The reaction of a sporting friend who turned up during the afternoon in his red Frazer Nash was very different. He drifted to a halt in our gravelly lane and practically fell out of the driving seat.
“Now that’s a real car! Makes this look like a bus,” he said indicating his beautiful, gleaming Nash.
The boys at school where David used to teach said, “Sir, sir, how do you get in it sir?” and “Please sir, is it a sewing machine?” and proceeded to hide it under a bush while we were talking Rugger in the Staff Room.

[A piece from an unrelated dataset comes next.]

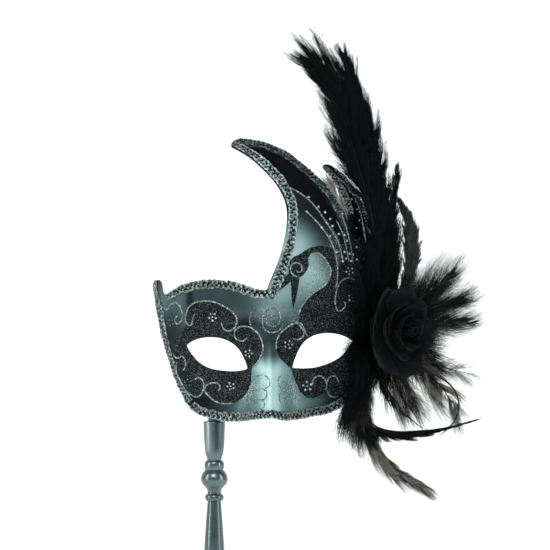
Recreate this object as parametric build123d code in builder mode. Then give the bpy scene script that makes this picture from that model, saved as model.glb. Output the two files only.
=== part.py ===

We drove the Lotus back to London on Monday morning. The sky was heavily overcast and grey, but it was dry, and I had learned a thing or two by this time. I wore more clothes. I had turned out a woolly ski-hat which came over my ears; and I improvised an effective sidecurtain for my side from an ancient deflated Li-lo air bed. With no spraying mud or water, and far less wind, I thoroughly enjoyed the journey. It was lovely to be in the open air, now it was milder, and in the daylight I could truly appreciate the terrific acceleration and incredibly good road holding of the little car. “What tremendous fun summer-time driving in a Lotus must be,” I thought. I began to sing. David looked at me curiously.
“You’ve changed your tune haven’t you? I thought you hated the sight of the car, you’ve been moaning enough.”
“Yes, well   .   .   . one gets used to anything, I suppose.”
I wasn’t going to tell him I liked it – he might have gone and bought one! Perhaps in the summer, perhaps   .   .   . I might even buy one myself!